Council divided on $49,000 police department review


Newly sworn in Sunnyside Police Officer Wesley Rasmussen, the 29th officer on staff, Monday receives his badge. Pinning it on him is his wife, Kim.

The Sunnyside City Council did not see eye-to-eye last night when a contract for consultant services for a review of the police department was up for approval.

The contract was approved with Councilmen Don Vlieger and Mike Farmer expressing displeasure over the move.

Vlieger said he feels the spending of $49,000 in public funds for a study and review of the police department's performance and management practices is a waste of money.

"The city has spent thousands upon thousands upon thousands...for studies," he said, stating many studies that have been conducted in the past have been shelved, ignored or dismissed.

Vlieger said there was a study of the fire department in 2000 that cost the city more than $30,000 that has only been referenced for response times.

Following the council meeting, it was confirmed with Sunnyside Fire Chief Aaron Markham the study of his department was shelved for a period of time, but was used to establish more recently the department's need for a fire station.

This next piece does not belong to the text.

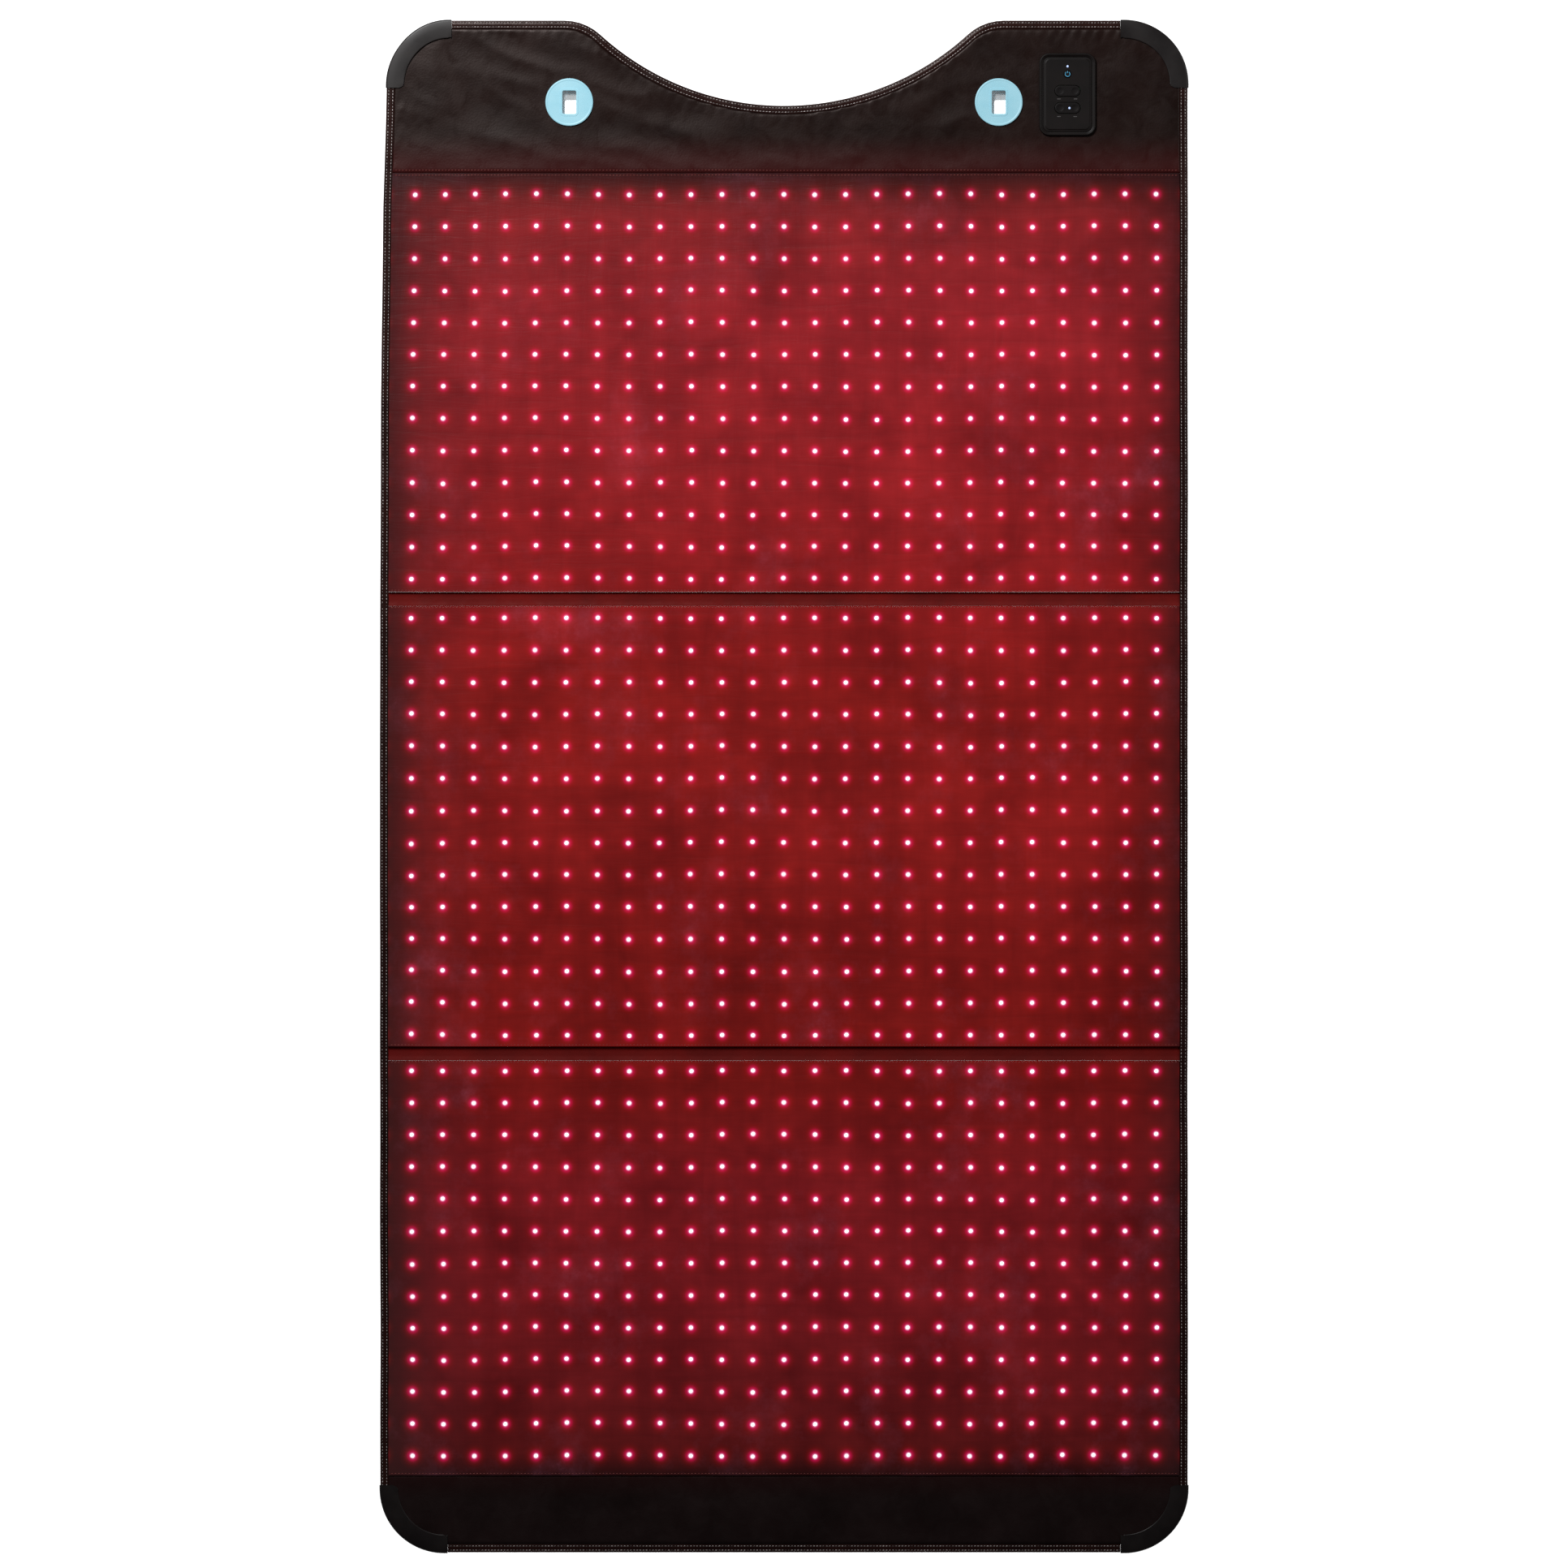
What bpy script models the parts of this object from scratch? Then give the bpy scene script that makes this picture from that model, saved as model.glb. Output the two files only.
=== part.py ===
"""Folding red light mat for lying on or under.

Three light panels are joined by two fold strips. A head flap with a neck cut-out carries
the controller and two hanging eyelets, and a plain flap ends the mat at the foot. The mat
lies flat on its back: +X is its right side, +Y its head end and +Z its light face. The
origin is under its middle. Sizes are in metres.
"""

from math import asin, cos, pi, radians, sin

import bmesh
import bpy
from mathutils import Matrix, Vector

MM = 0.001

# Width over the corner guards, which stand proud of the edge.
MAT_WIDTH = 950 * MM
GUARD_PROUD = 1 * MM

# Lengths along the mat, from the head end. With the guards they add up to 1.8 m.
HEAD_FLAP_LENGTH = 179 * MM
UPPER_PANEL_LENGTH = 491.8 * MM
MIDDLE_PANEL_LENGTH = 516.8 * MM
LOWER_PANEL_LENGTH = 487 * MM
FOOT_FLAP_LENGTH = 90.4 * MM
FOLD_STRIP_WIDTH = 16.5 * MM

# Outline of the two ends.
CORNER_RADIUS = 75 * MM
NECK_DEPTH = 100 * MM
NECK_RADIUS = 320 * MM
SHOULDER_RADIUS = 62.5 * MM

# Layers, from the back face up. Pieces that touch keep this gap.
GAP = 0.3 * MM
BACK_COVER_THICKNESS = 1 * MM
CORE_THICKNESS = 2.4 * MM
FRONT_COVER_THICKNESS = 1 * MM
LIGHT_BOARD_THICKNESS = 0.8 * MM
LED_HEIGHT = 0.8 * MM
WINDOW_THICKNESS = 0.8 * MM
WINDOW_SKIRT = 1.2 * MM
STRIP_SHEET_THICKNESS = 0.8 * MM
JUMPER_THICKNESS = 0.6 * MM
JUMPER_WIDTH = 40 * MM
JUMPER_OFFSET = 330 * MM

# Edge binding and moulded corner guards.
BINDING_WIDTH = 9.5 * MM
BINDING_WALL = 0.8 * MM
GUARD_WIDTH = 21 * MM
GUARD_LIP = 1.2 * MM
GUARD_END = 4 * MM
GUARD_CHAMFER = 1 * MM

# Hanging eyelets.
EYELET_FROM_SIDE = 222 * MM
EYELET_FROM_HEAD = 96 * MM
EYELET_DIAMETER = 56 * MM
EYELET_SLOT_WIDTH = 16.4 * MM
EYELET_SLOT_LENGTH = 27.6 * MM
EYELET_SLOT_CORNER = 2 * MM
EYELET_SLEEVE_WALL = 1.5 * MM
EYELET_RIM = 2 * MM
EYELET_EDGE = 0.7 * MM

# Controller, with its centre measured from the mat's right side and from its head edge.
CONTROLLER_FROM_SIDE = 141.3 * MM
CONTROLLER_FROM_HEAD = 87 * MM
BEZEL_WIDTH = 66.6 * MM
BEZEL_LENGTH = 97 * MM
BEZEL_CORNER = 12 * MM
BEZEL_BAND = 4.5 * MM
BEZEL_HEIGHT = 3.1 * MM
BEZEL_EDGE = 1.2 * MM
FACE_RECESS = 0.5 * MM
SHELL_LEDGE = 0.7 * MM
SHELL_WALL = 1.6 * MM
SHELL_FLOOR = 1 * MM
FACE_THICKNESS = 2 * MM
CIRCUIT_THICKNESS = 0.8 * MM
CIRCUIT_LENGTH = 68 * MM
SWITCH_HEIGHT = 0.8 * MM
SWITCH_RADIUS = 2 * MM
CHIP_RADIUS = 0.9 * MM
KEY_CLEARANCE = 0.4 * MM
KEY_EDGE = 0.5 * MM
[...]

Forward progress has been made as a result of the study, he said.

Councilwoman Theresa Hancock during the council meeting said, "This (study) is not about scrutiny, but best practices."

The police department's 2011 budget is approximately $5 million. More than $3 million of the budget comes from the city's general fund.

The city's overall budget for 2011 is $29.1 million.

Hancock said the city needs to know what the police department needs, to know how it can be more effective and more efficient.

She views a study of the department as a win-win for everyone.

"If we're going to continue funding the police department needs, we need to set long-term goals," said Hancock.

Vlieger named human resources and public works as departments in need of studies, saying the city should look to those departments before the police.

He also said the police department could conduct its own study, saving the city the cost of hiring a consultant.

"Other departments in the city seem to be in much more need of scrutiny than the police department," said Vlieger.

He said he reviewed the work of the consultant approved last night and believes the work does not justify the expense.

"It's not like we're swimming in's discretionary funds," said Vlieger.

Hancock said she believes the study will help council to better make decisions regarding funding for police services and equipment needs.

"We have to have a plan and focus to ensure we are providing the right equipment for the officers," she said.

Deputy Mayor Nick Paulakis said, "Maybe they will tell us we need officers 32 and 33."

He pointed out the city will continue paying millions of dollars for police services and the council is better off if they are fully informed of the department's needs.

Mayor Jim Restucci said the city has spent more than $1.5 million for police services. The council approved the acquisition of new police vehicles after the budget was passed and he questions why those vehicles were not mentioned during budget discussions.

He believes a study of the department will prepare the council for future needs and help eliminate surprises when budget items are discussed.

"If we look at the long-term we may find out the direction we need to move," said Restucci.

Vlieger, still not satisfied, said, "If we have to start with an area of hemorrhaging money, why don't we start with public works?"

He listed a number of public works projects he believes were mishandled.

"Somehow an $11.8 million sewer project was built for over $19 million," said Vlieger.

He continued, citing a well project, the South First Street improvement project and a lack of weed control as examples of problems with the public works department.

Vlieger said the money being spent on the police department study could be put to use for the purchase of a second K-9 and a vehicle for the K-9 and its handler. He believes three automatic license plate readers could be purchased for $49,000 or in-unit cameras for 10 police vehicles.

Farmer said he believes the police department has had to become reactionary because of underfunding and understaffing issues.

Now that those issues have been resolved, he said he would rather take the $49,000 and put it in the hands of the police department.

In spite of the two councilmen's arguments, council approved the consultant services for a review of the police department by a 5-2 vote.